At Gavin’s Tuition, the centre has seen about 60 per cent of its student base taking classes online since Phase 1 of Singapore’s reopening last year, said Dr Ng.
“This time round, I think because of the rapport within our centre, we are very close to the parents and students. They are very cooperative. The moment we moved online, we announced to them, up to now, literally 100 per cent of our student base moved online. None of them actually feel that the online lessons are not effective,” he added.
His team has also built a mobile application to support parents in terms of logistics and monitoring their child’s curriculum.
Through online lessons, teachers can typically only deliver audiovisual aspects of a lesson, said Dr Ng. “What the parents are concerned about is the semantic portion – whereby are they able to understand as well as if they have physical lessons.”
The team is planning to put together home kits for their students to aid in their learning, he added. For example, Primary 4 or 5 students may receive a set of wires, switches and other materials to learn about electric circuits from home.
As for EduFirst Learning Centre, which sees students from pre-primary to secondary school, most parents were receptive to online learning, said Ms Choong.
“For the younger kids, parents would prefer to stop.

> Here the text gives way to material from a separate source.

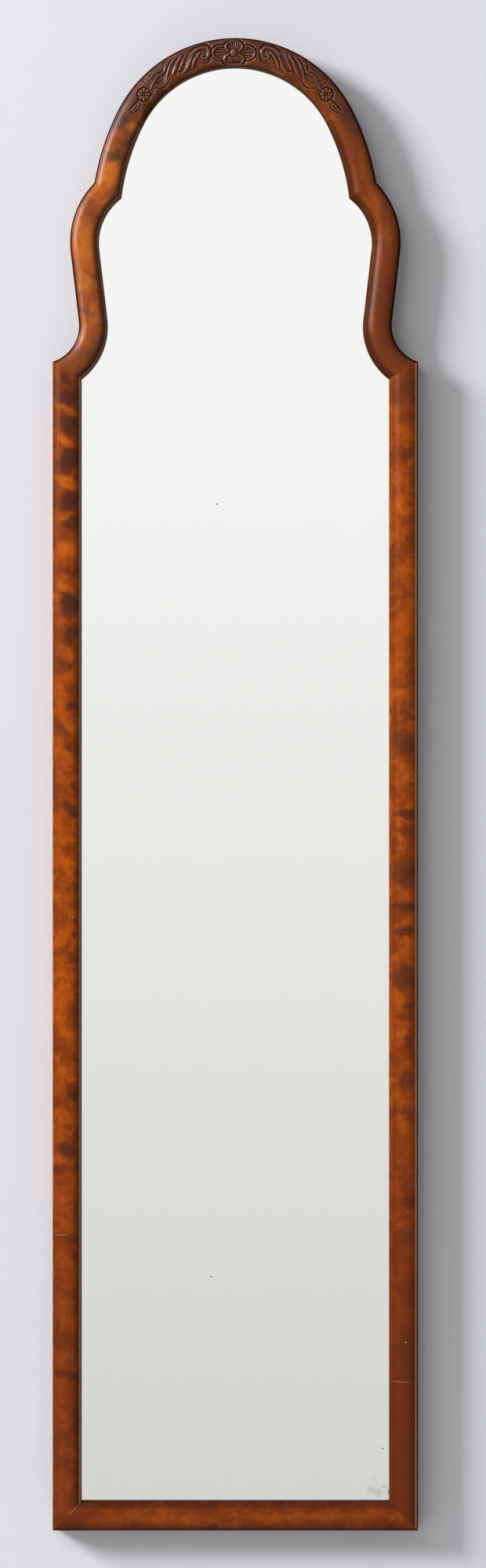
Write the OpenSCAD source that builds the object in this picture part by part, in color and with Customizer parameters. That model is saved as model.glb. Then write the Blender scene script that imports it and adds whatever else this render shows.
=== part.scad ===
// Tall wall mirror in stained birch: a three-centred arch with a carved crown, a notch,
// a round lobe and a flared shoulder on each side, straight stiles and a bottom rail.
// The pieces are drawn lying face up on a bench, with x across, y up the mirror and z
// from the wall to the face, and the whole is then stood up with its face towards -Y.
// The origin is on the wall plane, midway between the entry holes of the two hangers.

/* [Overall] */
// Height from the apex of the arch to the bottom edge
overall_h = 1250; // [1150:5:1350]
// Width across the outer faces of the two stiles
frame_w = 306; // [300:1:316]
// Depth from the wall to the highest line of the face
frame_d = 20; // [19:0.5:24]
// Drop from the apex to the line through the hangers' entry holes
hang_drop = 330; // [326:1:420]

/* [Moulding] */
// Width of the moulding, the same all the way round
mould_w = 24; // [23:0.5:26]
// Distance from the outer edge to the highest line of the face
crest_d = 10.5; // [9:0.5:13]
// Radius of the crowned face
face_r = 34; // [28:1:80]
// Rounding of the outer edge
outer_round = 3.5; // [2:0.25:4.5]
// Rounding of the sight edge
inner_round = 5; // [3:0.25:6]
// Width of the rebate behind the lip
rebate_w = 7; // [6:0.25:8]
// Thickness of the lip in front of the glass
lip_t = 8; // [7:0.25:8.5]

/* [Arch] */
// Outer radius of the top of the arch, which is the crown piece
arch_r = 110; // [107:0.5:113]
// Outer radius of the flatter haunch below it
haunch_r = 210; // [200:1:225]
// Angle above the horizontal at which crown and haunch meet
crown_joint_a = 27; // [24:0.5:32]

/* [Lobe and shoulder] */
// Distance of the lobe's centre from the middle of the mirror
lobe_x = 67.5; // [66:0.5:70]
// Drop from the apex to the lobe's centre
lobe_drop = 171; // [169:0.5:174]
// Outer radius of the lobe
lobe_r = 71; // [69:0.5:73]
// Distance of the flare's centre outside the outer face of the stile
flare_out = 9.5; // [7:0.5:13]
// Drop from the apex to the flare's centre
flare_drop = 241; // [237:0.5:246]
// Outer radius of the hollow flare above the shoulder
flare_r = 31.5; // [29:0.5:34]

/* [Carving] */
// Radius of the gouge that cuts the outlines of flower, scrolls and leaves
gouge_r = 1.1; // [0.8:0.1:1.5]
// Depth of a gouge cut below the face
gouge_t = 0.7; // [0.4:0.1:0.9]
// Drop from the apex to the middle of the flower
flower_drop = 12.6; // [11.5:0.1:13.5]
// Radius of the flower's boss, at the middle of the ring cut round it
boss_r = 3.9; // [3:0.1:4.5]
// Radius of the dished hollow in a side petal
petal_r = 4.4; // [3.5:0.1:5]
// Radius of the hollow in the upper and lower petals
end_petal_r = 2.4; // [2:0.1:2.8]
// Depth of the hollows
petal_t = 0.8; // [0.4:0.1:1]
// Width of the rim left standing round a hollow
rim_w = 0.6; // [0.4:0.1:0.9]
// Distance of the side petals' hollows from the middle of the flower
petal_x = 10.6; // [9.5:0.1:11.5]
// Distance of the upper and lower petals' hollows from the middle of the flower
petal_y = 6; // [5.7:0.1:6.3]
// Radius of the small daisy at each end
daisy_r = 4.8; // [4:0.1:5.5]
// Distance of the daisy from the middle of the mirror
daisy_x = 76.4; // [75:0.2:77]
// Drop from the apex to the daisy
daisy_drop = 47.7; // [46:0.2:49]

/* [Tongues and keys] */
// Thickness of the loose tongues
tongue_t = 3; // [2:0.25:4]
// Height of the middle of the tongues above the wall
tongue_z = 10; // [9.5:0.25:12]
// Width of the tongues in the crown joints
crown_tongue_w = 11; // [8:0.5:12]
// Length of the tongues in the crown joints
crown_tongue_l = 18; // [12:1:24]
// Width of the tongues in the shoulder mitres
mitre_tongue_w = 9; // [6:0.5:10]
// Length of the tongues in the shoulder mitres
mitre_tongue_l = 14; // [10:0.5:15]
// Distance of the shoulder tongues from the outer corner, along the mitre
mitre_tongue_in = 8; // [7:0.5:9]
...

For the older ones, so far, the take-up rate is around 70 to 80 per cent.”
“For younger kids, their attention span is quite short. For them, the physical interaction is very important, to touch, to feel, to see,” she added.
“There are some (children) who are quite good, they can listen to instructions, they can stay focused on the screen, But most of them, they will wander off after a while.”
Overall, however, most parents were receptive to continuing lessons online because they are more concerned about their child’s safety, said Ms de Silva. Just one parent at her centre requested to defer lessons for the next two weeks and return in Term 3.
“You want to keep the momentum going. If you know that your child has difficulty concentrating online, or focusing online, then it’s a matter of effort on his part or a little bit of help from the parents as well to encourage them,” she told CNA.
Many students would have also just finished or are finishing their mid-year examinations, she added.
“The alternative is no class at all, which is not what we want to do at this stage, given that it will be essentially six weeks of no classes unless students join a holiday programme,” she added, noting that the centre has some holiday programmes designed to be held online.
At this point towards the end of the term, students are wrapping up and consolidating what they have learnt so far, said Ms de Silva. “To miss out on the last few lessons of the term, they would miss out on that consolidation.”